+++ Information shown +++
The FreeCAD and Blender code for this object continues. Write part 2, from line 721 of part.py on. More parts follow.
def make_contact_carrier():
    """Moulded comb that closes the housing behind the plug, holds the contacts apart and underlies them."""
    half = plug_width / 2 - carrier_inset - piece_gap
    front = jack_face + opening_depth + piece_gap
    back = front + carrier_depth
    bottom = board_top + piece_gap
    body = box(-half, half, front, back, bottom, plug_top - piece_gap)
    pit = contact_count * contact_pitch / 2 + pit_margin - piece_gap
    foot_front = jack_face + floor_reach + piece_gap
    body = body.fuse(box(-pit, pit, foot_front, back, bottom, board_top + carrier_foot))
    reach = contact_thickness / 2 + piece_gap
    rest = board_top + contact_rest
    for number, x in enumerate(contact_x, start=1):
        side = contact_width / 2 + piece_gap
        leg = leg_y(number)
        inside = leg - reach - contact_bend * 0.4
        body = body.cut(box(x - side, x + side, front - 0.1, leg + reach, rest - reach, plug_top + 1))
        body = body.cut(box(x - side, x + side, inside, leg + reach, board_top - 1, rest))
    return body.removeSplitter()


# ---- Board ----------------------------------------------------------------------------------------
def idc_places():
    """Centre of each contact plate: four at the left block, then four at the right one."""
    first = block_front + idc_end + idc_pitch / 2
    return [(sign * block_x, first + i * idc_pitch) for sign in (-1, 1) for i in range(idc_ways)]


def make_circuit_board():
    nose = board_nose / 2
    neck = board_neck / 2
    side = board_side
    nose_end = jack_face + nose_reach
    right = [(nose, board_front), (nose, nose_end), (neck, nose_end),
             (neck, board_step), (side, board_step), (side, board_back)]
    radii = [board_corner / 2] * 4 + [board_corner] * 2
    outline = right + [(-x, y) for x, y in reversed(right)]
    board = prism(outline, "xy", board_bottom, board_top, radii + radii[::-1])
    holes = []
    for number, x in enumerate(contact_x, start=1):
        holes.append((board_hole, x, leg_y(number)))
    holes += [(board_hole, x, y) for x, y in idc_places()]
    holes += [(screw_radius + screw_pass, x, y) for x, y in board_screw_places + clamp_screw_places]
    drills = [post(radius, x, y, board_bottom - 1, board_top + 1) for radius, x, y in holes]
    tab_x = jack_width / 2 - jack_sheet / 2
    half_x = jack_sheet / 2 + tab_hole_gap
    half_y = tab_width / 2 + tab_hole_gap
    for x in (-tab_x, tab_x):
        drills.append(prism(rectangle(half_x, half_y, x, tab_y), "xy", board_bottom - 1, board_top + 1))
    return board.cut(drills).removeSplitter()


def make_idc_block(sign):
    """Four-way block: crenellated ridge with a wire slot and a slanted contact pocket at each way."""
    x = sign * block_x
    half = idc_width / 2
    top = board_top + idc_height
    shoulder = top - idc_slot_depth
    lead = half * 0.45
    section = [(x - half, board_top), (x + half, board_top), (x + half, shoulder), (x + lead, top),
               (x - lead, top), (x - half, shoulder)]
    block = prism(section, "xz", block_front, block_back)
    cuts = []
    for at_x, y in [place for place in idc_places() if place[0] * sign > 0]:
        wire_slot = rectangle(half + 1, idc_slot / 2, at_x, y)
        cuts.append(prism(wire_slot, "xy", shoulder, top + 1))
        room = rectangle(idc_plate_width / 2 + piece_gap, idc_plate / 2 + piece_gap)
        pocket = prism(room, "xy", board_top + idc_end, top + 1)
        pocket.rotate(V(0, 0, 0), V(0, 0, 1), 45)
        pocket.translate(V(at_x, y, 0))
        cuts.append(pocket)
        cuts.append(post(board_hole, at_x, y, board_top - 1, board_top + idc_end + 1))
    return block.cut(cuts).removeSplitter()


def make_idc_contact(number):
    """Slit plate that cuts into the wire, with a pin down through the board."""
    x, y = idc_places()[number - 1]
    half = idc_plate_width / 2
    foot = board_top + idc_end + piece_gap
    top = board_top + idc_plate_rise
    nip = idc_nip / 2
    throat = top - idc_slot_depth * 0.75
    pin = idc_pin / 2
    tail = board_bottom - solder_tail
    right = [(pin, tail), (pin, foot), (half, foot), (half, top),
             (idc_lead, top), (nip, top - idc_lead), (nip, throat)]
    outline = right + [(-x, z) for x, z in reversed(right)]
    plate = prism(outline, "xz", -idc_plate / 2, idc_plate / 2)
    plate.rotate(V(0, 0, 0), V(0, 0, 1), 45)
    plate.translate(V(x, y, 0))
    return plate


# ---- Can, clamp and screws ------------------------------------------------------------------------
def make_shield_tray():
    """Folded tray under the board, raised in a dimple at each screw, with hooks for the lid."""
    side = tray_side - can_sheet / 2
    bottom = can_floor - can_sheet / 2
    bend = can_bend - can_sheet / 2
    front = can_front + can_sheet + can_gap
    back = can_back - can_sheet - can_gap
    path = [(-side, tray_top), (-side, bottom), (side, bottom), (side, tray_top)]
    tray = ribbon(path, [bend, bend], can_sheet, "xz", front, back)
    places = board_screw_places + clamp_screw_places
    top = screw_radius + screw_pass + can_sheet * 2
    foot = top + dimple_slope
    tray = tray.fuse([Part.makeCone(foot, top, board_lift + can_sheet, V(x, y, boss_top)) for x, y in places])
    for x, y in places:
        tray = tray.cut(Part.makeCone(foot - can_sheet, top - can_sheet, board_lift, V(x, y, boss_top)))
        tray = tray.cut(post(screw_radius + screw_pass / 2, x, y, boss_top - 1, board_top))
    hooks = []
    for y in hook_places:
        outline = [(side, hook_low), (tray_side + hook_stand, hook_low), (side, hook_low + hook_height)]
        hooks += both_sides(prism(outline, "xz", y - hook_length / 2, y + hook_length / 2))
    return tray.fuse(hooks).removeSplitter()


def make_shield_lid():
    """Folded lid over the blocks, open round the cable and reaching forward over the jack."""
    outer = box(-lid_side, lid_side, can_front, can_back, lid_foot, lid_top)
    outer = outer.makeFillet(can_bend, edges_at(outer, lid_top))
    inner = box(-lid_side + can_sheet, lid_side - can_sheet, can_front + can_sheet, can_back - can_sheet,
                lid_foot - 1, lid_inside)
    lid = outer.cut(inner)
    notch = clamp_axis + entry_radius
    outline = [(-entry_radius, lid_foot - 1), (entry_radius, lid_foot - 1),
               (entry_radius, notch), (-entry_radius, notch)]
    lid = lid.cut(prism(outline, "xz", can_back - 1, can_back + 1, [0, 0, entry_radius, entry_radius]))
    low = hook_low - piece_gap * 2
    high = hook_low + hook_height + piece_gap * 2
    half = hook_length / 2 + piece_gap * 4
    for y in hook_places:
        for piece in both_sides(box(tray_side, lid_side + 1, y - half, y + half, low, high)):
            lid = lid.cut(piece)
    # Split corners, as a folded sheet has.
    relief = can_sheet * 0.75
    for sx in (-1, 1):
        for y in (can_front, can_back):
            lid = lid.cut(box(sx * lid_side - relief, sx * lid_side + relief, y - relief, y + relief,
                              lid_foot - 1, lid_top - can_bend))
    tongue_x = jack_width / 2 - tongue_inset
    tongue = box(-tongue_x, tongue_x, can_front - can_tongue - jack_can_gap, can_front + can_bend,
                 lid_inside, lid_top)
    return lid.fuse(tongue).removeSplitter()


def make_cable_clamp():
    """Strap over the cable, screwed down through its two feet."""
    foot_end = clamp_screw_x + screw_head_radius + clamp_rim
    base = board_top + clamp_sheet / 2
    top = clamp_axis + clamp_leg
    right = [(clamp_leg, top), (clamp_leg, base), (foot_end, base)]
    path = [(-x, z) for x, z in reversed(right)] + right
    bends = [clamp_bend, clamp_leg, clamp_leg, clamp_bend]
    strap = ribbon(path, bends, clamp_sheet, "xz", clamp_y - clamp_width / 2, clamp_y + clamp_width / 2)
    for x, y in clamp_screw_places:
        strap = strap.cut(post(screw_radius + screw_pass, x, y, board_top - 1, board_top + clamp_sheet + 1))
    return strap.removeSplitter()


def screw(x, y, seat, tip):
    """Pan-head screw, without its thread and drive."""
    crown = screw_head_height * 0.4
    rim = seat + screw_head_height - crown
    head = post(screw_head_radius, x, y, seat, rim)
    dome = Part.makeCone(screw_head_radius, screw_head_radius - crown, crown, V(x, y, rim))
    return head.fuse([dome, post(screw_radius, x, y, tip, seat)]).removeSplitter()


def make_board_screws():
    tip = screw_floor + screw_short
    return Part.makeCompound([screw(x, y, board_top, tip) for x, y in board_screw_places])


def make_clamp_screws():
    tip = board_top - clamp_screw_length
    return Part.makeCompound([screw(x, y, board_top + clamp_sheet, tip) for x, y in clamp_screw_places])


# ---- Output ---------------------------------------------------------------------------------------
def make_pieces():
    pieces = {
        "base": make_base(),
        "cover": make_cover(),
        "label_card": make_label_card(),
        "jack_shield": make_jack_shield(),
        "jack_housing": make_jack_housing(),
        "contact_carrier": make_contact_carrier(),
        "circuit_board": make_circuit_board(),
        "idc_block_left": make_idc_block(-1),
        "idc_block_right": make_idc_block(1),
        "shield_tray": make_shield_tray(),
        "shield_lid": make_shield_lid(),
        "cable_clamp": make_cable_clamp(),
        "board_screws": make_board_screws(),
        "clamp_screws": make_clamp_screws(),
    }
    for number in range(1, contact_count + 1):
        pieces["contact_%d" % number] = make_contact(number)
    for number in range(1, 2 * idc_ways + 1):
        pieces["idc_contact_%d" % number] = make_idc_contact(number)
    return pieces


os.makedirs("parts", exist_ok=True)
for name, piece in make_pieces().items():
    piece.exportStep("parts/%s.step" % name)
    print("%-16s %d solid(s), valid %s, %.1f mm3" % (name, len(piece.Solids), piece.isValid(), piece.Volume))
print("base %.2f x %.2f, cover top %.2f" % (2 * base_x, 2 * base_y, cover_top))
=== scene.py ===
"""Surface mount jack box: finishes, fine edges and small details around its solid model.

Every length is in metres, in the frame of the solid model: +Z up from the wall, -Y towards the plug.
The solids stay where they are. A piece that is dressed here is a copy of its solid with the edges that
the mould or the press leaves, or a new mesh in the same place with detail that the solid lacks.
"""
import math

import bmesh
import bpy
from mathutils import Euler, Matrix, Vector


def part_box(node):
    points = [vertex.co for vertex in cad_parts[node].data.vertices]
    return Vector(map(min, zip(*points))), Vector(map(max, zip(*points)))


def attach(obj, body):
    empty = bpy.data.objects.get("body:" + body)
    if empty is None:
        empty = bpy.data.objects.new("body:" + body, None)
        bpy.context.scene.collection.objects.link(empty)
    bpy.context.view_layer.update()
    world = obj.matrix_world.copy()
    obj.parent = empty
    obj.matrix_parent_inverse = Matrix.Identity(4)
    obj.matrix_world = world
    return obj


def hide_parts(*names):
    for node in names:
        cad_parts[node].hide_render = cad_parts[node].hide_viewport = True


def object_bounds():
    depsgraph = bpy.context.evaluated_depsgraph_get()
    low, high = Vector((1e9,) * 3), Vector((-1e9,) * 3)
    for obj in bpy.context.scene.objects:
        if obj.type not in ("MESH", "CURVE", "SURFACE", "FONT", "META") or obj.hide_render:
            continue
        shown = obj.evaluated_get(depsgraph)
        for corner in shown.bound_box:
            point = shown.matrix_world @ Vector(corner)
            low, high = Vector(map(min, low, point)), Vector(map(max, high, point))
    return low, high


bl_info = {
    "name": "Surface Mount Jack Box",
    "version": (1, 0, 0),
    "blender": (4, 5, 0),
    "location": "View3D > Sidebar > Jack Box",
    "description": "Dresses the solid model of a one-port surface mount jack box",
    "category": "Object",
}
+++
Set problem> Print exactly the lines from the line with "# ---- Output" to the line with "world = obj.matrix_world.copy()", both included, and nothing else.

The solution>
# ---- Output ---------------------------------------------------------------------------------------
def make_pieces():
    pieces = {
        "base": make_base(),
        "cover": make_cover(),
        "label_card": make_label_card(),
        "jack_shield": make_jack_shield(),
        "jack_housing": make_jack_housing(),
        "contact_carrier": make_contact_carrier(),
        "circuit_board": make_circuit_board(),
        "idc_block_left": make_idc_block(-1),
        "idc_block_right": make_idc_block(1),
        "shield_tray": make_shield_tray(),
        "shield_lid": make_shield_lid(),
        "cable_clamp": make_cable_clamp(),
        "board_screws": make_board_screws(),
        "clamp_screws": make_clamp_screws(),
    }
    for number in range(1, contact_count + 1):
        pieces["contact_%d" % number] = make_contact(number)
    for number in range(1, 2 * idc_ways + 1):
        pieces["idc_contact_%d" % number] = make_idc_contact(number)
    return pieces


os.makedirs("parts", exist_ok=True)
for name, piece in make_pieces().items():
    piece.exportStep("parts/%s.step" % name)
    print("%-16s %d solid(s), valid %s, %.1f mm3" % (name, len(piece.Solids), piece.isValid(), piece.Volume))
print("base %.2f x %.2f, cover top %.2f" % (2 * base_x, 2 * base_y, cover_top))
=== scene.py ===
"""Surface mount jack box: finishes, fine edges and small details around its solid model.

Every length is in metres, in the frame of the solid model: +Z up from the wall, -Y towards the plug.
The solids stay where they are. A piece that is dressed here is a copy of its solid with the edges that
the mould or the press leaves, or a new mesh in the same place with detail that the solid lacks.
"""
import math

import bmesh
import bpy
from mathutils import Euler, Matrix, Vector


def part_box(node):
    points = [vertex.co for vertex in cad_parts[node].data.vertices]
    return Vector(map(min, zip(*points))), Vector(map(max, zip(*points)))


def attach(obj, body):
    empty = bpy.data.objects.get("body:" + body)
    if empty is None:
        empty = bpy.data.objects.new("body:" + body, None)
        bpy.context.scene.collection.objects.link(empty)
    bpy.context.view_layer.update()
    world = obj.matrix_world.copy()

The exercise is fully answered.